Rows from a 3D modeling dataset.

# # # # #

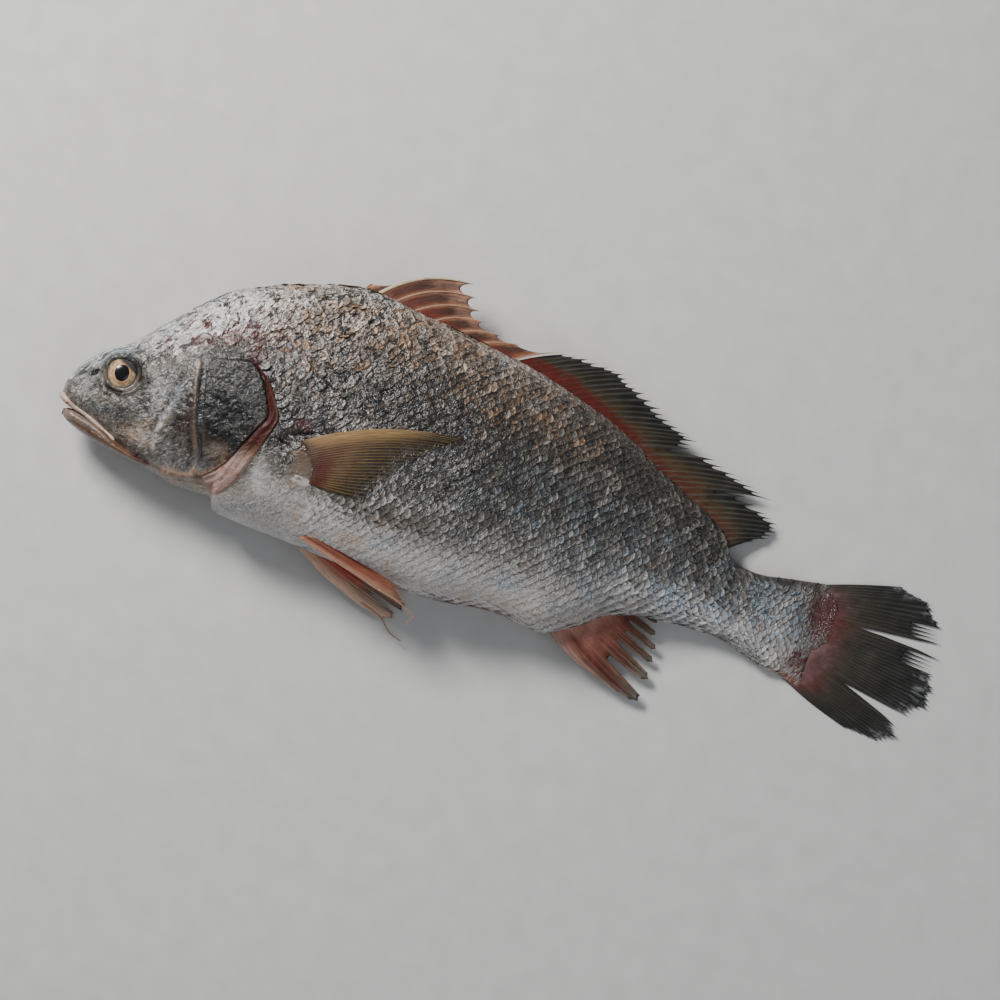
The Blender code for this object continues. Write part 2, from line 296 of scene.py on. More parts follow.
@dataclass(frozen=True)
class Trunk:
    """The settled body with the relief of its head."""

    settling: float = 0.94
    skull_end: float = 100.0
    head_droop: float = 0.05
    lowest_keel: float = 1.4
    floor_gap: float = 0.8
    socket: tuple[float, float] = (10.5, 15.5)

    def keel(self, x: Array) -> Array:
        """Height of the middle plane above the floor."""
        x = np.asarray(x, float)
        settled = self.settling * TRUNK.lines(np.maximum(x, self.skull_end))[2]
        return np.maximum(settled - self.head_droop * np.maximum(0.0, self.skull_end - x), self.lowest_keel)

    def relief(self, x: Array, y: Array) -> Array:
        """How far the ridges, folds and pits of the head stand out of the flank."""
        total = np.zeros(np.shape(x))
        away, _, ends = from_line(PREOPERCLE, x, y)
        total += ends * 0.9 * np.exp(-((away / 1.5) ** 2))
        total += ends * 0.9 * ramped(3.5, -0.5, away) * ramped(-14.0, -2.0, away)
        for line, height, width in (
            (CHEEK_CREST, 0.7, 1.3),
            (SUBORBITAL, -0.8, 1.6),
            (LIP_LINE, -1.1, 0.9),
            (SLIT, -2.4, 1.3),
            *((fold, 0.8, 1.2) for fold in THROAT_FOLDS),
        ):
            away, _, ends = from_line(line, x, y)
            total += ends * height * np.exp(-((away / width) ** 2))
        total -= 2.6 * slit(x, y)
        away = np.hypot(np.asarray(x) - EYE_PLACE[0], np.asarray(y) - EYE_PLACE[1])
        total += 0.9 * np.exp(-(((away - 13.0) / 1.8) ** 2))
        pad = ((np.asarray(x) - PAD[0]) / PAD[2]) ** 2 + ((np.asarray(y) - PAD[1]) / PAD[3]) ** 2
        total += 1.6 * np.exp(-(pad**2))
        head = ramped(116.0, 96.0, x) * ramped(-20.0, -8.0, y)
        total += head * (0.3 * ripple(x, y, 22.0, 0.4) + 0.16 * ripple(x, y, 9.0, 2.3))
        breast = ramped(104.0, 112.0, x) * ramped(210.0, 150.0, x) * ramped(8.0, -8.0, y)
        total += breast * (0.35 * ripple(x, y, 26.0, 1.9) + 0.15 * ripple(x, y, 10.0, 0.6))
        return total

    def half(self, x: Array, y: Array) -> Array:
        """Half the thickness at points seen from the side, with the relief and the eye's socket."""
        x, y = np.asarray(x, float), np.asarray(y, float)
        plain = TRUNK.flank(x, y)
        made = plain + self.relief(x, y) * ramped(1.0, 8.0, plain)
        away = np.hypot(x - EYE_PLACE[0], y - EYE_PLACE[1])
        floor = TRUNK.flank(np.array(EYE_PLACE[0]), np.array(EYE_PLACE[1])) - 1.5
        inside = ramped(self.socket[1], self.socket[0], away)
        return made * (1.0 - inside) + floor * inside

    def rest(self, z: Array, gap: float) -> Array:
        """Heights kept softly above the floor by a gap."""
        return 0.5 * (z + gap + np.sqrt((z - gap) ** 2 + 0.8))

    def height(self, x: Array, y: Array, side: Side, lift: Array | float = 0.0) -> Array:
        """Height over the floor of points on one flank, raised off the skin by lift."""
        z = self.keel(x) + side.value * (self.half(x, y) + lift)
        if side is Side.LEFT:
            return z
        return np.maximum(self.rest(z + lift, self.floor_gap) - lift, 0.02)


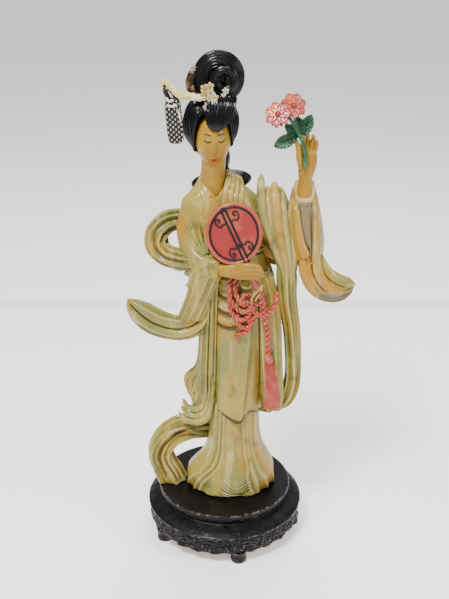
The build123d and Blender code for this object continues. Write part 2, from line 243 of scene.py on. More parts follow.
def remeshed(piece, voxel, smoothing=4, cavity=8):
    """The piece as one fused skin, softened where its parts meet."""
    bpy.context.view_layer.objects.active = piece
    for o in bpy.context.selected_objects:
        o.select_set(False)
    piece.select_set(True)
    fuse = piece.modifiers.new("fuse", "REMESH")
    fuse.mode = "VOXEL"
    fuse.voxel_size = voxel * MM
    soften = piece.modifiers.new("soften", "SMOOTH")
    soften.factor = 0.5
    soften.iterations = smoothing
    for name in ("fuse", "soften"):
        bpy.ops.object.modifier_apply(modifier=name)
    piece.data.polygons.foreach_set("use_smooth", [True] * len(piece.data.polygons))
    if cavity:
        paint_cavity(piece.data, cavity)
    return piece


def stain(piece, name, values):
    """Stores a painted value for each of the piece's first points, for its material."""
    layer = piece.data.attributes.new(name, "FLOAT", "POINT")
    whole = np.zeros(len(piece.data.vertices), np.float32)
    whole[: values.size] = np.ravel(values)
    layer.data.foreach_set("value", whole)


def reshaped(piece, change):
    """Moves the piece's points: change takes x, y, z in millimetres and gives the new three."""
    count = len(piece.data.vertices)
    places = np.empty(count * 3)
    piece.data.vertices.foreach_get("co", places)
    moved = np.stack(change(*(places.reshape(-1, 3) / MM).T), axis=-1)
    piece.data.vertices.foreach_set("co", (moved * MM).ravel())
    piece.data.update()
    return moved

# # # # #

Provide all the records again, word for word.

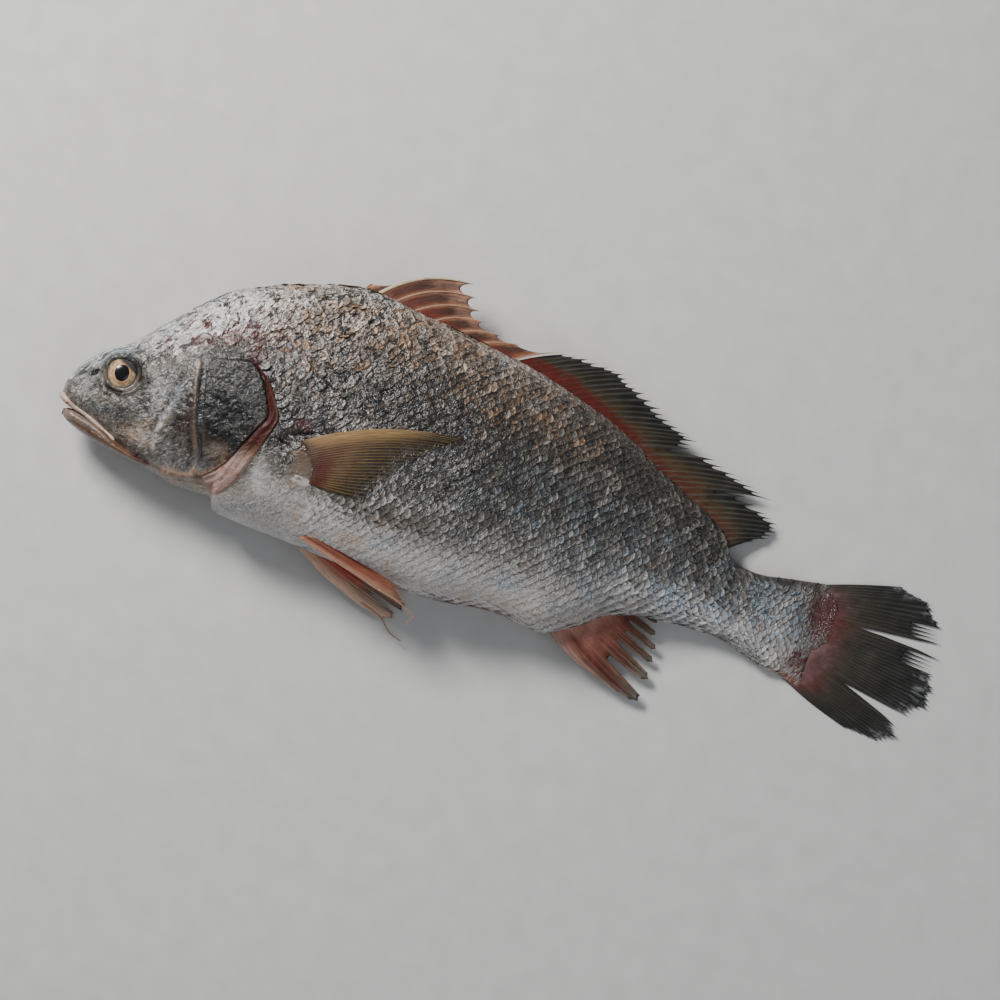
The Blender code for this object continues. Write part 2, from line 296 of scene.py on. More parts follow.
@dataclass(frozen=True)
class Trunk:
    """The settled body with the relief of its head."""

    settling: float = 0.94
    skull_end: float = 100.0
    head_droop: float = 0.05
    lowest_keel: float = 1.4
    floor_gap: float = 0.8
    socket: tuple[float, float] = (10.5, 15.5)

    def keel(self, x: Array) -> Array:
        """Height of the middle plane above the floor."""
        x = np.asarray(x, float)
        settled = self.settling * TRUNK.lines(np.maximum(x, self.skull_end))[2]
        return np.maximum(settled - self.head_droop * np.maximum(0.0, self.skull_end - x), self.lowest_keel)

    def relief(self, x: Array, y: Array) -> Array:
        """How far the ridges, folds and pits of the head stand out of the flank."""
        total = np.zeros(np.shape(x))
        away, _, ends = from_line(PREOPERCLE, x, y)
        total += ends * 0.9 * np.exp(-((away / 1.5) ** 2))
        total += ends * 0.9 * ramped(3.5, -0.5, away) * ramped(-14.0, -2.0, away)
        for line, height, width in (
            (CHEEK_CREST, 0.7, 1.3),
            (SUBORBITAL, -0.8, 1.6),
            (LIP_LINE, -1.1, 0.9),
            (SLIT, -2.4, 1.3),
            *((fold, 0.8, 1.2) for fold in THROAT_FOLDS),
        ):
            away, _, ends = from_line(line, x, y)
            total += ends * height * np.exp(-((away / width) ** 2))
        total -= 2.6 * slit(x, y)
        away = np.hypot(np.asarray(x) - EYE_PLACE[0], np.asarray(y) - EYE_PLACE[1])
        total += 0.9 * np.exp(-(((away - 13.0) / 1.8) ** 2))
        pad = ((np.asarray(x) - PAD[0]) / PAD[2]) ** 2 + ((np.asarray(y) - PAD[1]) / PAD[3]) ** 2
        total += 1.6 * np.exp(-(pad**2))
        head = ramped(116.0, 96.0, x) * ramped(-20.0, -8.0, y)
        total += head * (0.3 * ripple(x, y, 22.0, 0.4) + 0.16 * ripple(x, y, 9.0, 2.3))
        breast = ramped(104.0, 112.0, x) * ramped(210.0, 150.0, x) * ramped(8.0, -8.0, y)
        total += breast * (0.35 * ripple(x, y, 26.0, 1.9) + 0.15 * ripple(x, y, 10.0, 0.6))
        return total

    def half(self, x: Array, y: Array) -> Array:
        """Half the thickness at points seen from the side, with the relief and the eye's socket."""
        x, y = np.asarray(x, float), np.asarray(y, float)
        plain = TRUNK.flank(x, y)
        made = plain + self.relief(x, y) * ramped(1.0, 8.0, plain)
        away = np.hypot(x - EYE_PLACE[0], y - EYE_PLACE[1])
        floor = TRUNK.flank(np.array(EYE_PLACE[0]), np.array(EYE_PLACE[1])) - 1.5
        inside = ramped(self.socket[1], self.socket[0], away)
        return made * (1.0 - inside) + floor * inside

    def rest(self, z: Array, gap: float) -> Array:
        """Heights kept softly above the floor by a gap."""
        return 0.5 * (z + gap + np.sqrt((z - gap) ** 2 + 0.8))

    def height(self, x: Array, y: Array, side: Side, lift: Array | float = 0.0) -> Array:
        """Height over the floor of points on one flank, raised off the skin by lift."""
        z = self.keel(x) + side.value * (self.half(x, y) + lift)
        if side is Side.LEFT:
            return z
        return np.maximum(self.rest(z + lift, self.floor_gap) - lift, 0.02)


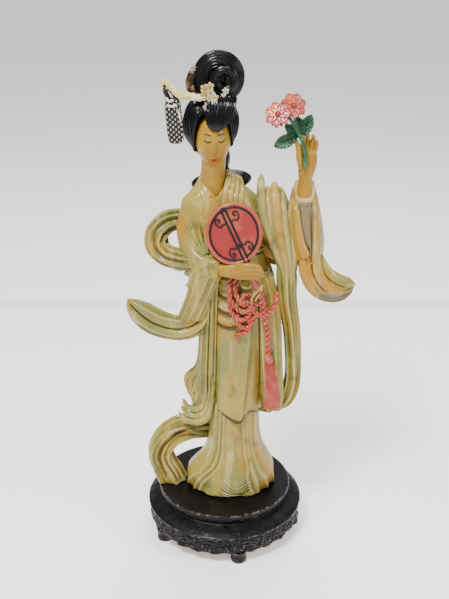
The build123d and Blender code for this object continues. Write part 2, from line 243 of scene.py on. More parts follow.
def remeshed(piece, voxel, smoothing=4, cavity=8):
    """The piece as one fused skin, softened where its parts meet."""
    bpy.context.view_layer.objects.active = piece
    for o in bpy.context.selected_objects:
        o.select_set(False)
    piece.select_set(True)
    fuse = piece.modifiers.new("fuse", "REMESH")
    fuse.mode = "VOXEL"
    fuse.voxel_size = voxel * MM
    soften = piece.modifiers.new("soften", "SMOOTH")
    soften.factor = 0.5
    soften.iterations = smoothing
    for name in ("fuse", "soften"):
        bpy.ops.object.modifier_apply(modifier=name)
    piece.data.polygons.foreach_set("use_smooth", [True] * len(piece.data.polygons))
    if cavity:
        paint_cavity(piece.data, cavity)
    return piece


def stain(piece, name, values):
    """Stores a painted value for each of the piece's first points, for its material."""
    layer = piece.data.attributes.new(name, "FLOAT", "POINT")
    whole = np.zeros(len(piece.data.vertices), np.float32)
    whole[: values.size] = np.ravel(values)
    layer.data.foreach_set("value", whole)


def reshaped(piece, change):
    """Moves the piece's points: change takes x, y, z in millimetres and gives the new three."""
    count = len(piece.data.vertices)
    places = np.empty(count * 3)
    piece.data.vertices.foreach_get("co", places)
    moved = np.stack(change(*(places.reshape(-1, 3) / MM).T), axis=-1)
    piece.data.vertices.foreach_set("co", (moved * MM).ravel())
    piece.data.update()
    return moved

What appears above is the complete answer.